[CAD and scene scripts]
● ● ● ●

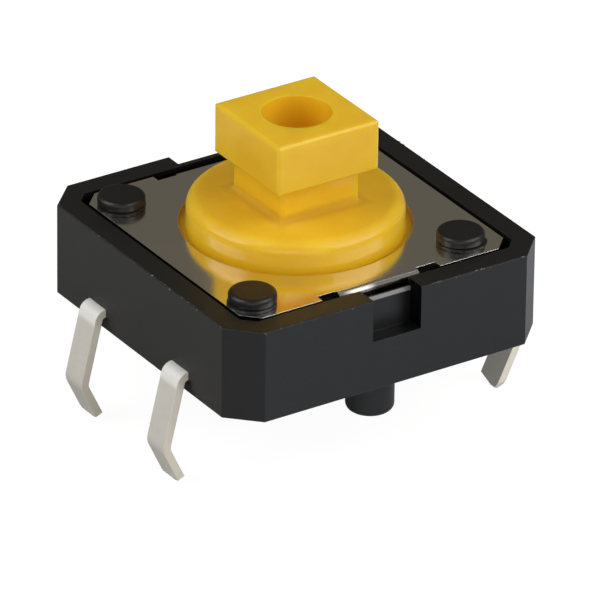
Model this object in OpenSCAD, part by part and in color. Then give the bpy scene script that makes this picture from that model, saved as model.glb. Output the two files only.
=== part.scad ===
// Tactile push button switch with a raised square plunger, for a printed board.
// Origin: centre of the housing's underside, on the board. +Z is up, the leads leave the X sides.
// All sizes are in millimetres.

/* [Housing] */
// Width of the square housing
housing_w = 12; // [11.6:0.1:13]
// Height of the rim above the board
housing_h = 3.25; // [3.2:0.05:4]
// Size of the flat on each upright corner
corner_flat = 1; // [0.6:0.05:1.3]
// Thickness of the rim round the cover plate
rim_t = 0.79; // [0.7:0.01:1]
// Size of the flat in each inner corner of the rim
recess_corner = 0.4; // [0.3:0.02:0.6]
// Radius worn by the mould on the rim's outer edges
edge_r = 0.05; // [0.03:0.01:0.15]
// Height of the seat that carries the dome
seat_z = 1; // [0.9:0.02:1.1]
// Step from the dome's seat down to the middle of the floor
floor_step = 0.06; // [0.02:0.01:0.1]
// Width of the ring that carries the dome's edge
seat_ring_w = 0.75; // [0.5:0.05:1]
// Radius of the round pocket in each corner of the deck
corner_pocket_r = 0.42; // [0.3:0.02:0.5]
// Depth of those pockets below the deck
corner_pocket_depth = 0.7; // [0.4:0.05:1]

/* [Side notches] */
// Width of the notch in the front wall
notch_w = 1.84; // [1.4:0.02:2.4]
// Width of the notch in the rear wall
rear_notch_w = 2.2; // [1.4:0.02:2.4]
// Depth of both notches from the outer face
notch_depth = 0.62; // [0.5:0.01:0.64]
// Height of both notches' floors above the board
notch_floor_z = 1.75; // [1.4:0.05:2.2]
// Drop of the thin wall behind the front notch below the rim
thin_wall_drop = 0.27; // [0.1:0.01:0.4]
// Slope on the outer edge of that thin wall
thin_wall_slope = 0.09; // [0.05:0.01:0.12]

/* [Locating pegs] */
// Radius of each peg
peg_r = 0.8; // [0.6:0.05:0.9]
// Length of each peg below the housing
peg_len = 1.55; // [1:0.05:2]
// Distance of each peg's centre from the front or rear face
peg_inset = 1.5; // [1.2:0.1:2]
// Radius of the lead-in at the end of each peg
peg_lead_in = 0.22; // [0.1:0.02:0.3]

/* [Cover plate] */
// Thickness of the sheet
cover_t = 0.2; // [0.18:0.01:0.3]
// Drop of the plate's face below the rim
cover_drop = 0.02; // [0:0.01:0.1]
// Gap round the plate's outline
cover_gap = 0.14; // [0.03:0.01:0.18]
// Least width of the plate beside its opening
plate_side_w = 1.25; // [1.15:0.01:1.4]
// Flat on each corner of the plate
cover_corner = 0.55; // [0.4:0.05:0.8]
// Width of the folded lip on the front and rear edges
lip_w = 3.05; // [2.6:0.05:3.6]
// Height of the folded lip, outside
lip_h = 0.9; // [0.7:0.05:1.2]
// Inner radius of the lip's fold
lip_inner_r = 0.02; // [0.02:0.01:0.1]
// Distance of the lip's outer face inside the plate's edge
lip_inset = 0.07; // [0.05:0.01:0.15]
// Width of the relief cut at each end of the lip
relief_w = 0.74; // [0.3:0.02:0.8]
// How far the relief cut goes in past the lip's fold
relief_past = 0.02; // [0.01:0.01:0.1]
// Clearance of a lip in its slot in the housing
lip_slot_gap = 0.06; // [0.03:0.01:0.1]

/* [Stakes] */
// Distance of each stake from the plate's edge, along X
stake_inset_x = 1.08; // [1.05:0.01:1.25]
// Distance of each stake from the plate's edge, along Y
stake_inset_y = 1.12; // [1.05:0.01:1.25]
// Radius of a stake's post
stake_r = 0.45; // [0.35:0.01:0.5]
// Radius of a stake's formed head
stake_head_r = 0.79; // [0.75:0.01:0.85]
// Height of a stake's formed head
stake_head_h = 0.4; // [0.3:0.02:0.5]
// Radius on the upper edge of a formed head
stake_edge_r = 0.14; // [0.05:0.01:0.18]
// Slope on the lower edge of a formed head
stake_slope = 0.1; // [0.04:0.01:0.12]
// Sideways shift of the formed heads, left by the forming tool
stake_shift = 0.2; // [0:0.02:0.22]
// Clearance of a post in the plate
stake_gap = 0.05; // [0.02:0.01:0.08]

/* [Plunger] */
// Height of the plunger's top above the board
plunger_top_z = 7.2; // [6.8:0.1:8]
// Side of the square head
head_w = 3.88; // [3.4:0.02:4.2]
// Height of the square head
head_h = 1.78; // [1.4:0.02:2]
// Radius on the head's edges
head_edge_r = 0.14; // [0.05:0.01:0.2]
// Radius of the blind hole in the head
head_hole_r = 1.16; // [0.9:0.02:1.3]
// Depth of the blind hole
head_hole_depth = 1.4; // [1:0.1:1.6]
// Step from each side of the head in to the square neck
neck_inset = 0.45; // [0.3:0.01:0.6]
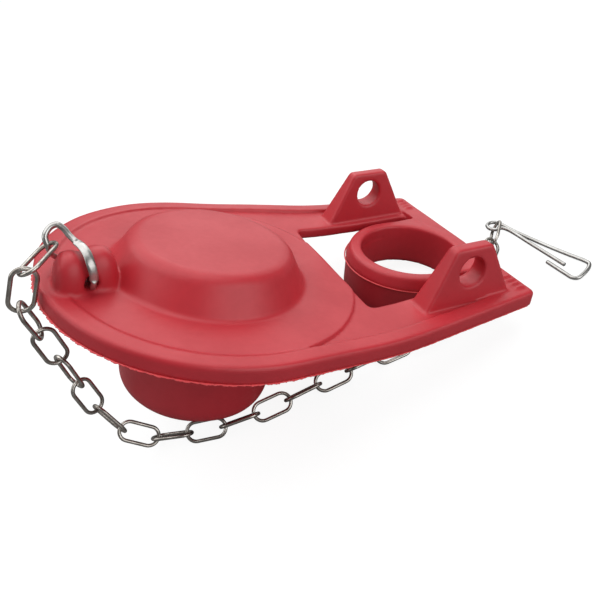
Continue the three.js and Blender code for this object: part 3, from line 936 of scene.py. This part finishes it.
    def surface(self) -> tuple[Array, Array]:
        """The field's net, with each vertex then moved onto the surface down the field's slope.

        Returns:
            The vertices in the flat frame, and the faces as rows of four vertex numbers.
        """
        axes = self.grid_axes()
        grid = np.stack(np.meshgrid(*axes, indexing="ij"), axis=-1)
        points, faces = net(np.stack([self.body(layer) for layer in grid]), axes)
        small, rounds, least_slope, longest_step = 0.02, 4, 0.5, 0.35 * self.pitch
        for _ in range(rounds):
            slope = np.stack([(self.body(points + small * e) - self.body(points - small * e))
                              / (2 * small) for e in np.eye(3)], axis=1)
            steepness = np.maximum((slope ** 2).sum(1), least_slope ** 2)
            move = -(self.body(points) / steepness)[:, None] * slope
            limit = longest_step / np.maximum(np.linalg.norm(move, axis=1), 1e-9)
            points = points + move * np.minimum(limit, 1.0)[:, None]
        return points, faces

    def build(self, wardrobe: Wardrobe) -> None:
        """Makes the moulding, which stands for the CAD's.

        Args:
            wardrobe: The finishes.
        """
        points, faces = self.surface()
        body = mesh_object("rubber_moulding", self.lie.placed(points), faces)
        wardrobe.dress(body, Slot.RUBBER, "flapper_body")


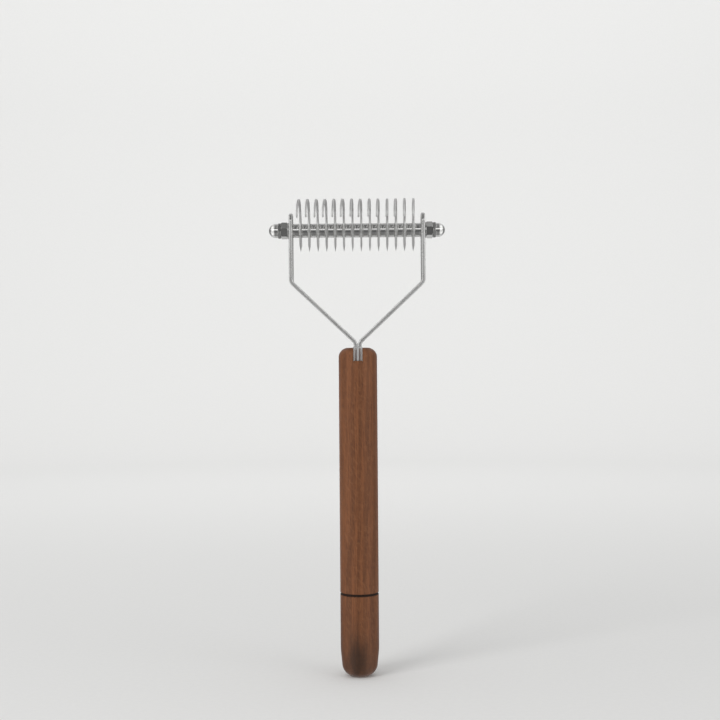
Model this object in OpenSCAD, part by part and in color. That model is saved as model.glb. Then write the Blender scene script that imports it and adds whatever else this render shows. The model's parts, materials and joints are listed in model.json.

● ● ● ●

- [Your instructions]:
Reproduce the material above exactly; please quote every line of it.

- [Task solution]:
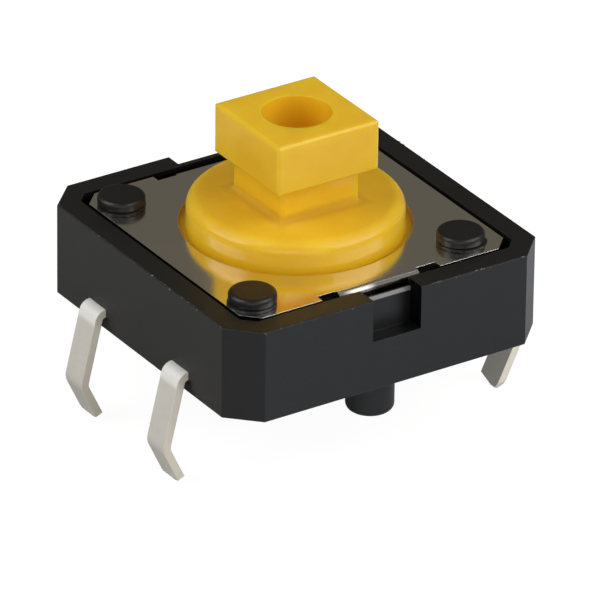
Model this object in OpenSCAD, part by part and in color. Then give the bpy scene script that makes this picture from that model, saved as model.glb. Output the two files only.
=== part.scad ===
// Tactile push button switch with a raised square plunger, for a printed board.
// Origin: centre of the housing's underside, on the board. +Z is up, the leads leave the X sides.
// All sizes are in millimetres.

/* [Housing] */
// Width of the square housing
housing_w = 12; // [11.6:0.1:13]
// Height of the rim above the board
housing_h = 3.25; // [3.2:0.05:4]
// Size of the flat on each upright corner
corner_flat = 1; // [0.6:0.05:1.3]
// Thickness of the rim round the cover plate
rim_t = 0.79; // [0.7:0.01:1]
// Size of the flat in each inner corner of the rim
recess_corner = 0.4; // [0.3:0.02:0.6]
// Radius worn by the mould on the rim's outer edges
edge_r = 0.05; // [0.03:0.01:0.15]
// Height of the seat that carries the dome
seat_z = 1; // [0.9:0.02:1.1]
// Step from the dome's seat down to the middle of the floor
floor_step = 0.06; // [0.02:0.01:0.1]
// Width of the ring that carries the dome's edge
seat_ring_w = 0.75; // [0.5:0.05:1]
// Radius of the round pocket in each corner of the deck
corner_pocket_r = 0.42; // [0.3:0.02:0.5]
// Depth of those pockets below the deck
corner_pocket_depth = 0.7; // [0.4:0.05:1]

/* [Side notches] */
// Width of the notch in the front wall
notch_w = 1.84; // [1.4:0.02:2.4]
// Width of the notch in the rear wall
rear_notch_w = 2.2; // [1.4:0.02:2.4]
// Depth of both notches from the outer face
notch_depth = 0.62; // [0.5:0.01:0.64]
// Height of both notches' floors above the board
notch_floor_z = 1.75; // [1.4:0.05:2.2]
// Drop of the thin wall behind the front notch below the rim
thin_wall_drop = 0.27; // [0.1:0.01:0.4]
// Slope on the outer edge of that thin wall
thin_wall_slope = 0.09; // [0.05:0.01:0.12]

/* [Locating pegs] */
// Radius of each peg
peg_r = 0.8; // [0.6:0.05:0.9]
// Length of each peg below the housing
peg_len = 1.55; // [1:0.05:2]
// Distance of each peg's centre from the front or rear face
peg_inset = 1.5; // [1.2:0.1:2]
// Radius of the lead-in at the end of each peg
peg_lead_in = 0.22; // [0.1:0.02:0.3]

/* [Cover plate] */
// Thickness of the sheet
cover_t = 0.2; // [0.18:0.01:0.3]
// Drop of the plate's face below the rim
cover_drop = 0.02; // [0:0.01:0.1]
// Gap round the plate's outline
cover_gap = 0.14; // [0.03:0.01:0.18]
// Least width of the plate beside its opening
plate_side_w = 1.25; // [1.15:0.01:1.4]
// Flat on each corner of the plate
cover_corner = 0.55; // [0.4:0.05:0.8]
// Width of the folded lip on the front and rear edges
lip_w = 3.05; // [2.6:0.05:3.6]
// Height of the folded lip, outside
lip_h = 0.9; // [0.7:0.05:1.2]
// Inner radius of the lip's fold
lip_inner_r = 0.02; // [0.02:0.01:0.1]
// Distance of the lip's outer face inside the plate's edge
lip_inset = 0.07; // [0.05:0.01:0.15]
// Width of the relief cut at each end of the lip
relief_w = 0.74; // [0.3:0.02:0.8]
// How far the relief cut goes in past the lip's fold
relief_past = 0.02; // [0.01:0.01:0.1]
// Clearance of a lip in its slot in the housing
lip_slot_gap = 0.06; // [0.03:0.01:0.1]

/* [Stakes] */
// Distance of each stake from the plate's edge, along X
stake_inset_x = 1.08; // [1.05:0.01:1.25]
// Distance of each stake from the plate's edge, along Y
stake_inset_y = 1.12; // [1.05:0.01:1.25]
// Radius of a stake's post
stake_r = 0.45; // [0.35:0.01:0.5]
// Radius of a stake's formed head
stake_head_r = 0.79; // [0.75:0.01:0.85]
// Height of a stake's formed head
stake_head_h = 0.4; // [0.3:0.02:0.5]
// Radius on the upper edge of a formed head
stake_edge_r = 0.14; // [0.05:0.01:0.18]
// Slope on the lower edge of a formed head
stake_slope = 0.1; // [0.04:0.01:0.12]
// Sideways shift of the formed heads, left by the forming tool
stake_shift = 0.2; // [0:0.02:0.22]
// Clearance of a post in the plate
stake_gap = 0.05; // [0.02:0.01:0.08]

/* [Plunger] */
// Height of the plunger's top above the board
plunger_top_z = 7.2; // [6.8:0.1:8]
// Side of the square head
head_w = 3.88; // [3.4:0.02:4.2]
// Height of the square head
head_h = 1.78; // [1.4:0.02:2]
// Radius on the head's edges
head_edge_r = 0.14; // [0.05:0.01:0.2]
// Radius of the blind hole in the head
head_hole_r = 1.16; // [0.9:0.02:1.3]
// Depth of the blind hole
head_hole_depth = 1.4; // [1:0.1:1.6]
// Step from each side of the head in to the square neck
neck_inset = 0.45; // [0.3:0.01:0.6]
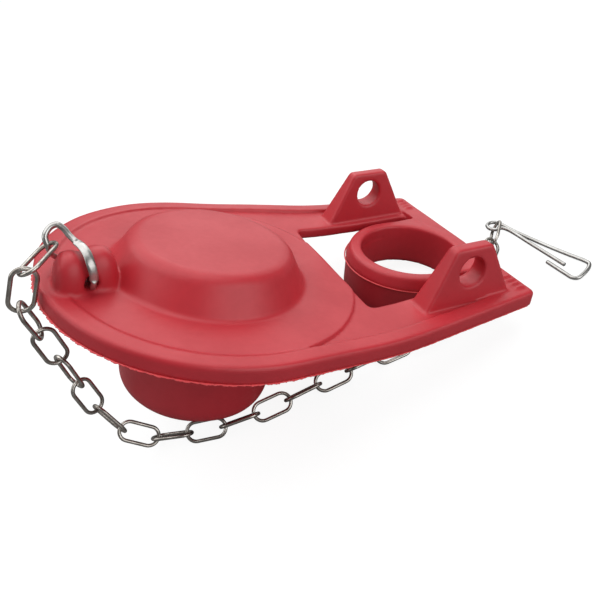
Continue the three.js and Blender code for this object: part 3, from line 936 of scene.py. This part finishes it.
    def surface(self) -> tuple[Array, Array]:
        """The field's net, with each vertex then moved onto the surface down the field's slope.

        Returns:
            The vertices in the flat frame, and the faces as rows of four vertex numbers.
        """
        axes = self.grid_axes()
        grid = np.stack(np.meshgrid(*axes, indexing="ij"), axis=-1)
        points, faces = net(np.stack([self.body(layer) for layer in grid]), axes)
        small, rounds, least_slope, longest_step = 0.02, 4, 0.5, 0.35 * self.pitch
        for _ in range(rounds):
            slope = np.stack([(self.body(points + small * e) - self.body(points - small * e))
                              / (2 * small) for e in np.eye(3)], axis=1)
            steepness = np.maximum((slope ** 2).sum(1), least_slope ** 2)
            move = -(self.body(points) / steepness)[:, None] * slope
            limit = longest_step / np.maximum(np.linalg.norm(move, axis=1), 1e-9)
            points = points + move * np.minimum(limit, 1.0)[:, None]
        return points, faces

    def build(self, wardrobe: Wardrobe) -> None:
        """Makes the moulding, which stands for the CAD's.

        Args:
            wardrobe: The finishes.
        """
        points, faces = self.surface()
        body = mesh_object("rubber_moulding", self.lie.placed(points), faces)
        wardrobe.dress(body, Slot.RUBBER, "flapper_body")


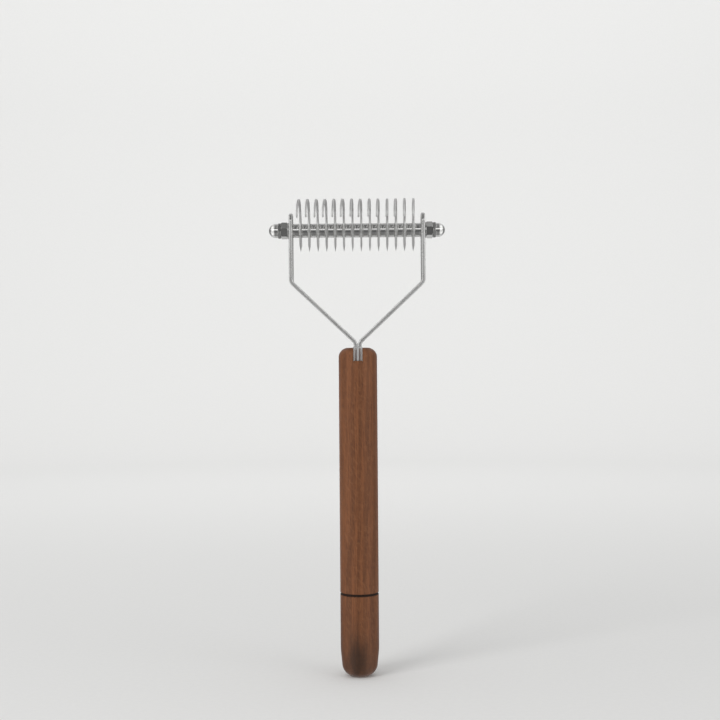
Model this object in OpenSCAD, part by part and in color. That model is saved as model.glb. Then write the Blender scene script that imports it and adds whatever else this render shows. The model's parts, materials and joints are listed in model.json.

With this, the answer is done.